Rope between inclines?

Therefore the answer is 22.5 + 0.172 , which is equal to 22.672.

Let $\alpha$ be the fraction of the rope that is suspended in the air. It follows that $1 \ - \ \alpha$ is the fraction of the rope that is touching the side of the inclined plane. It must be true that the gravitational force acting on the fraction the rope suspended between the two surfaces must be in balance with the force acting upwards on this component of the rope, which will be the tension at the point that the rope leaves the surface on either side of the suspended rope, which we call $T_0$ . Thus, we have:

$2T_0 \sin \theta \ = \ \alpha L \lambda g$

Where $L$ is the length of the rope and $\lambda$ is the mass density. Now, let's turn our attention away from the suspended component of the rope, and consider the components of the rope that are touching the surfaces. These components of the rope must also be in equilibrium.
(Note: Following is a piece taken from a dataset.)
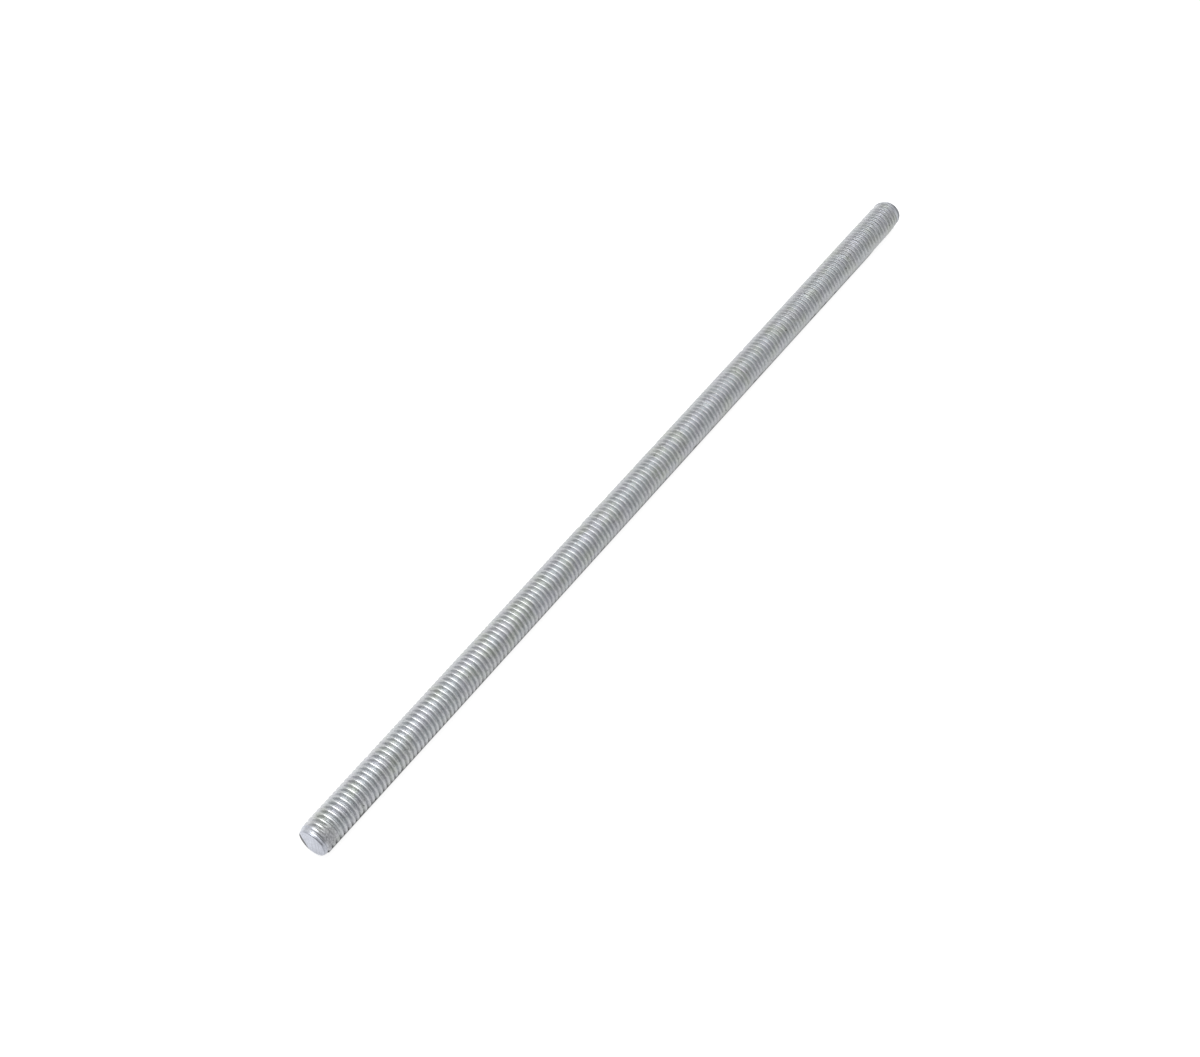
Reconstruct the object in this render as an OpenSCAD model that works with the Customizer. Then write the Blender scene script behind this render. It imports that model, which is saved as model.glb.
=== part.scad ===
// Threaded rod: one straight round bar with a right-hand metric thread over its whole
// length, a flat cut face at each end and a chamfer there that runs the thread in.
// The rod lies along +X, with the origin on its axis at mid-length. Sizes in millimetres.

/* [Rod] */
// Length over the two end faces
rod_length = 184; // [20:1:220]
// Diameter over the crests of the thread
major_d = 6; // [4:0.1:12]

/* [Thread] */
// Distance from one crest to the next
pitch = 1; // [0.8:0.05:1.75]
// Depth of the groove as a share of the pitch, where 0.613 is the standard thread
groove_share = 0.613; // [0.45:0.001:0.65]
// Where the groove's bottom meets the near face, as an angle round the rod from straight down
thread_start = 306; // [0:1:359]

/* [Near end] */
// How far the chamfer cuts in from the crests, measured on the radius
near_depth = 0.3; // [0.05:0.05:0.8]
// Angle between this chamfer and the axis of the rod
near_angle = 22; // [10:1:60]
// How far off the rod's axis the chamfer was turned
near_shift = 0.06; // [0:0.01:0.2]
// Side that it was shifted to, where it cuts least, as an angle from straight down
near_side = 295; // [0:5:355]

/* [Far end] */
// How far the chamfer cuts in from the crests, measured on the radius
chamfer_depth = 0.4; // [0.2:0.05:1.2]
// Angle between the chamfer and the axis of the rod
chamfer_angle = 30; // [20:1:60]
// How far cropping the bar drew its far end in, on the side that gave way most
draw_depth = 0.3; // [0:0.05:0.4]
// Length of the far end that is drawn in
draw_length = 4; // [1:0.5:10]
// Side that is drawn in most, as an angle round the rod from straight down
draw_side = 295; // [0:5:355]

/* [Detail] */
// Most flat triangles that the thread may be drawn with
facet_budget = 12000; // [4000:500:12500]
// Most sides of one turn on a short rod
max_sides = 48; // [16:4:72]

/* [Hidden] */

major_r = major_d / 2;
root_r = major_r - groove_share * pitch;

// The screw is drawn from one to two turns before the near face, so that its groove meets that
// face where it should, and to a turn or more past the far face
lead_in = pitch * (1 + thread_start / 360);
turns = ceil((lead_in + rod_length) / pitch);
sides = min(max_sides, 2 * floor(facet_budget / (4 * turns) / 2));
last = sides * turns;
drawn_height = pitch * (turns + 1);
far_height = lead_in + rod_length;

// How much smaller the radius is where the end is drawn in: it grows evenly towards the far
// end, and falls off round the rod as a raised cosine from the side that gave way
function draw(angle, height) =
    let (along = max(0, 1 - (far_height - height) / draw_length))
    draw_depth * min(1, along) * (1 + cos(angle - draw_side)) / 2;

// A point of a helix about +Z that climbs one pitch for each `sides` stations
function helix(station, r, lift) =
    let (
        turn = station / sides,
        height = pitch * (turn + lift),
        drawn_r = r - draw(360 * turn, height)
    )
    [drawn_r * cos(360 * turn), drawn_r * sin(360 * turn), height];

// The groove's bottom line, from the start of the first turn to a turn past the last crest,
// then the crest line half a pitch above it, then the two ends of the axis
root_line = [for (s = [0:last + sides]) helix(s, root_r, 0)];
crest_line = [for (s = [0:last]) helix(s, major_r, 0.5)];
axis_ends = [[0, 0, 0], [0, 0, drawn_height]];

function root(s) = s;
function crest(s) = len(root_line) + s;
foot = len(root_line) + len(crest_line);
head = foot + 1;

function strip(a, b) = [[a[0], b[0], b[1]], [a[0], b[1], a[1]]];

// A screw of sharp ridges about +Z, closed by a helical ramp and a step at each end
module screw() {
    rising_flank = [for (s = [0:last - 1])
        each strip([root(s), root(s + 1)], [crest(s), crest(s + 1)])];
    falling_flank = [for (s = [0:last - 1])
        each strip([crest(s), crest(s + 1)], [root(s + sides), root(s + sides + 1)])];
    foot_ramp = [for (s = [0:sides - 1]) [foot, root(s), root(s + 1)]];
    foot_step = [[foot, crest(0), root(0)], [foot, root(sides), crest(0)]];
    head_ramp = [for (s = [last:last + sides - 1]) [head, root(s + 1), root(s)]];
    head_step = [[head, root(last), crest(last)], [head, crest(last), root(last + sides)]];
    polyhedron(concat(root_line, crest_line, axis_ends),
        concat(rising_flank, falling_flank, foot_ramp, foot_step, head_ramp, head_step));
}

// The bar that the ends are cut to: flat faces, chamfers, and a wall clear of the crests. The
// near chamfer is a cone about its own shifted axis
module blank() {
    wall_r = major_r + pitch / 4;
    face_r = major_r - chamfer_depth;
    half = rod_length / 2;
    chamfer_length = (wall_r - face_r) / tan(chamfer_angle);
    near_face_r = major_r - near_depth;
    clear_r = wall_r + near_shift + pitch / 4;
    near_length = (clear_r - near_face_r) / tan(near_angle);
    intersection() {
        rotate_extrude($fn = 96)
            polygon([
                [0, -half - pitch], [wall_r, -half - pitch], [wall_r, half - chamfer_length],
                [face_r, half], [0, half]
            ]);
        translate([near_shift * cos(near_side), near_shift * sin(near_side), -half])
            rotate_extrude($fn = 96)
                polygon([
                    [0, 0], [near_face_r, 0], [clear_r, near_length],
                    [clear_r, rod_length + pitch], [0, rod_length + pitch]
                ]);
    }
}

module threaded_rod() {
    color([0.72, 0.73, 0.74])
        rotate([0, 90, 0])
            intersection() {
                translate([0, 0, -rod_length / 2 - lead_in])
                    screw();
                blank();
            }
}

threaded_rod();
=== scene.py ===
"""A zinc-plated threaded rod, lying on a white table under a soft box and a fill panel.

The rod lies along +X with its middle at the origin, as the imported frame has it. Its thread is
one surface: the outline of a ridge, carried round and along the bar as a right-hand helix.
Everything is in metres. An angle round the rod is measured about +X from straight down. The
near end is the one at -X.
"""

import math

import bpy
import numpy as np
from mathutils import Matrix, Vector


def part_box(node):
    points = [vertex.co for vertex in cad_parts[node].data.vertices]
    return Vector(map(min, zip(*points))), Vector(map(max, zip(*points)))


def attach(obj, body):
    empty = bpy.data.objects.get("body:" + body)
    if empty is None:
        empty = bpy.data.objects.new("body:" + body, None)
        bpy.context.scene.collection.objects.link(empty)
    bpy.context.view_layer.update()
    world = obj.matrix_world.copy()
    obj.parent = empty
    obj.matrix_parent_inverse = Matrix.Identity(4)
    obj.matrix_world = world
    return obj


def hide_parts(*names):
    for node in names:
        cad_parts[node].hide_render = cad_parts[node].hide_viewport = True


MM = 0.001

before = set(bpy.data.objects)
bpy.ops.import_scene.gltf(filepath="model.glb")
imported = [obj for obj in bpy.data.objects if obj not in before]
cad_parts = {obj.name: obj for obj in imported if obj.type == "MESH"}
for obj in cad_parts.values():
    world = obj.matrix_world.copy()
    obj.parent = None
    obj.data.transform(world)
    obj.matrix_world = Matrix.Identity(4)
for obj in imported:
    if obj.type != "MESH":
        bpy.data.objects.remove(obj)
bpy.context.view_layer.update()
low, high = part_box("threaded_rod")

# ---- The rod's sizes ----------------------------------------------------------------------

LENGTH = high.x - low.x
CREST_R = (high.z - low.z) / 2
PITCH = 1 * MM
DEPTH = 0.613 * PITCH
THREAD_START = math.radians(306)
FLANK_TILT = math.radians(62.5)
CREST_FLAT = 0.31 * PITCH
CREST_ROUND = 0.06 * MM
# The groove arc that meets flanks which start from the edges of a sharp flat crest
GROOVE_ROUND = (PITCH - CREST_FLAT) / 2 * math.tan(FLANK_TILT) - DEPTH
GROOVE_R = CREST_R - DEPTH

NEAR_DEPTH = 0.36 * MM
NEAR_ANGLE = math.radians(19)
NEAR_SHIFT = 0.11 * MM
NEAR_SIDE = math.radians(295)
NEAR_ROUND = 0.14 * MM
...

Thus, we have (on either side):

$\frac{1}{2} (1 \ - \ \alpha) L \lambda g \big [ - \sin \theta \ + \ \cos \theta \mu_k \big] \ = \ T_0$

Thus, we will have:

$\big [ - \sin \theta \ + \ \cos \theta \mu_k \big] \sin \theta \ = \ \frac{\alpha}{1 \ - \ \alpha}$

And we then re-arrange, getting $\alpha(\theta)$ :

$\alpha(\theta) \ = \ \frac{[ -\sin \theta \ + \ \cos \theta \mu_k \big] \sin \theta}{[ - \sin \theta \ + \ \cos \theta \mu_k \big] \sin \theta \ + \ 1} \ = \ \frac{[ - \sin \theta \ + \ \cos \theta \mu_k \big] \sin \theta}{[ - \sin \theta \ + \ \cos \theta \mu_k \big] \sin \theta \ + \ 1}$

We then take the derivative with respect to $\theta$ and find the value of (\theta) that corresponds to maximum $\alpha$ in the range $0$ to $\frac{\pi}{2}$ , which turns out to be $\frac{\pi}{8}$ , which is equivalent to $22.5$ degrees. Finally, we can plug this back into the original equation, getting $\alpha_{\text{Max}} \ = \ 0.172$ .

Adding these results together, we get $22.5 \ + \ 0.172 \ = \ \fbox{22.672}$

By the way, you could have just considered the vertical force acting on the whole system, but I think it is slightly cleaner considering the two sub-systems of the rope!